Status Hukum dan Kode Etik: Perjalanan Aipda Robig di Mata Hukum

Di samping proses pidana, Aipda Robig juga menghadapi proses kode etik di institusi Polri. Komisi Kode Etik Polri (KKEP) pada 9 Desember 2024 telah menjatuhkan sanksi Pemberhentian Tidak Dengan Hormat (PTDH) kepadanya. Namun, Aipda Robig mengajukan banding atas putusan tersebut, yang berarti statusnya di kepolisian masih belum final.

Saat ini, Aipda Robig masih tercatat sebagai anggota Polri dan menerima 75 persen dari gaji pokoknya. Proses sidang banding kode etik diperkirakan akan dilanjutkan setelah putusan pidana memiliki kekuatan hukum tetap (inkrah). Keluarga korban, khususnya ayah almarhum Gamma, Andi Prabowo, juga menanggapi permohonan maaf dan tangisan Aipda Robig di persidangan dengan getir.
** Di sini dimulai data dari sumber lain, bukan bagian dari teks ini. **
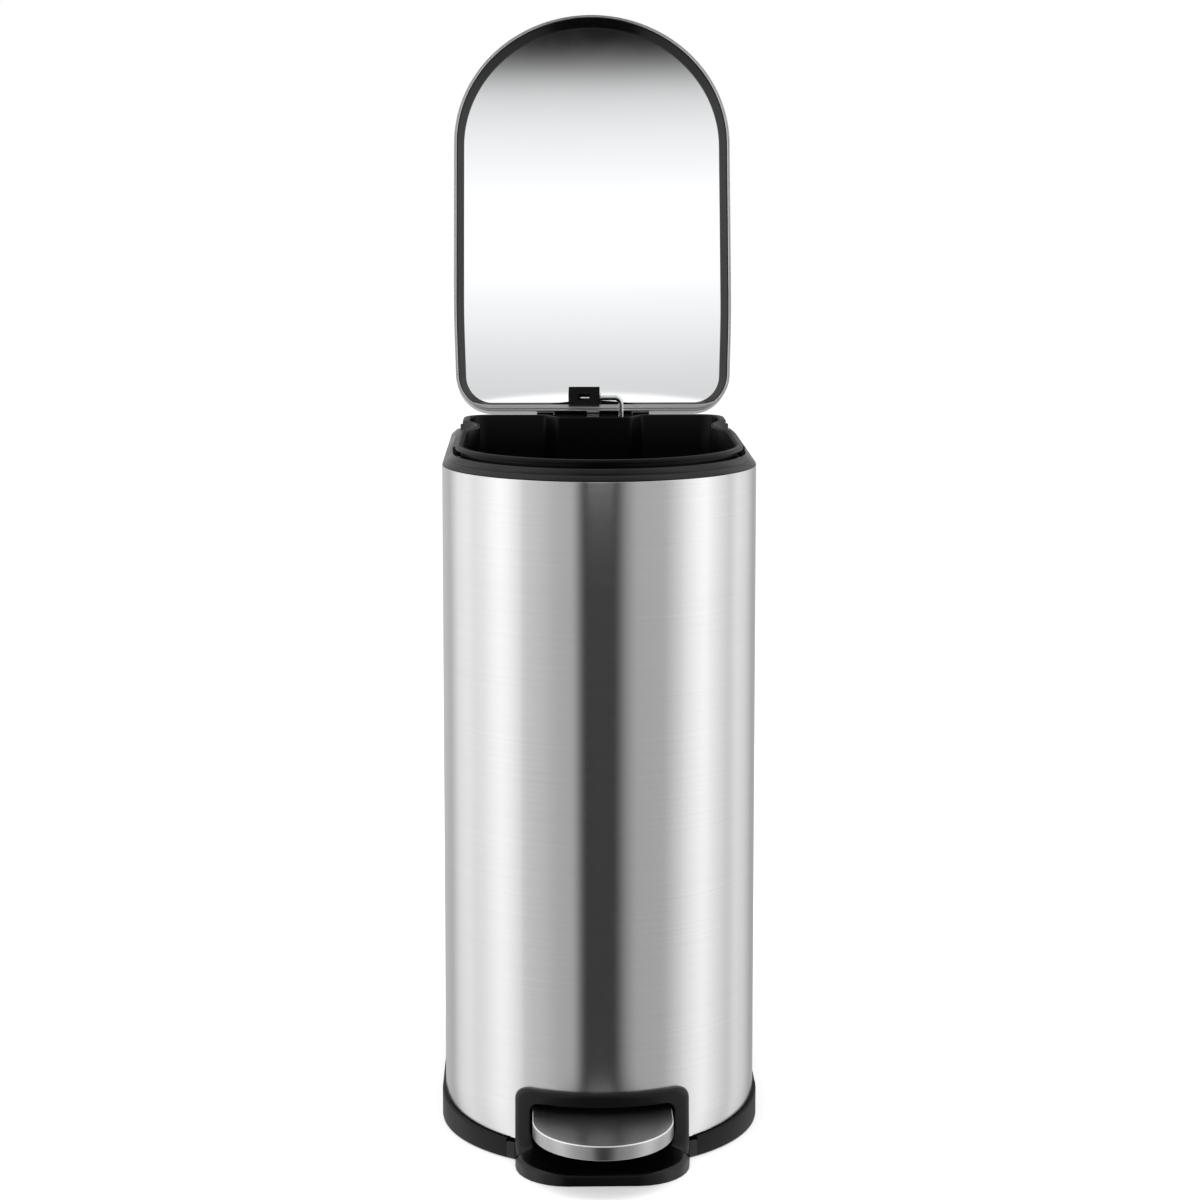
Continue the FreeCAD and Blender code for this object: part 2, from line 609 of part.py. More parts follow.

“Dia menangis, mungkin masih bisa melihat anaknya. Sedangkan saya tidak bisa, anak saya sudah meninggal ditembak terdakwa,” ucap Andi, menunjukkan luka mendalam yang dirasakan keluarga korban.

Menunggu Keadilan di Tengah Deru Opini

Keluhan Aipda Robig mengenai pemberitaan media yang menyudutkan menyoroti kompleksitas kasus hukum yang melibatkan figur publik. Dampak opini publik yang terbentuk dari pemberitaan masif bisa sangat luas, memengaruhi tidak hanya mental terdakwa tetapi juga keluarganya, bahkan berpotensi mengganggu jalannya proses peradilan yang adil.

Kasus ini menjadi pengingat penting bagi kita semua tentang tanggung jawab besar media dalam menyajikan informasi yang berimbang dan objektif. Kita berharap proses hukum yang berjalan dapat menemukan keadilan sejati, terlepas dari segala riuh rendahnya opini publik yang terbentuk di luar ruang sidang.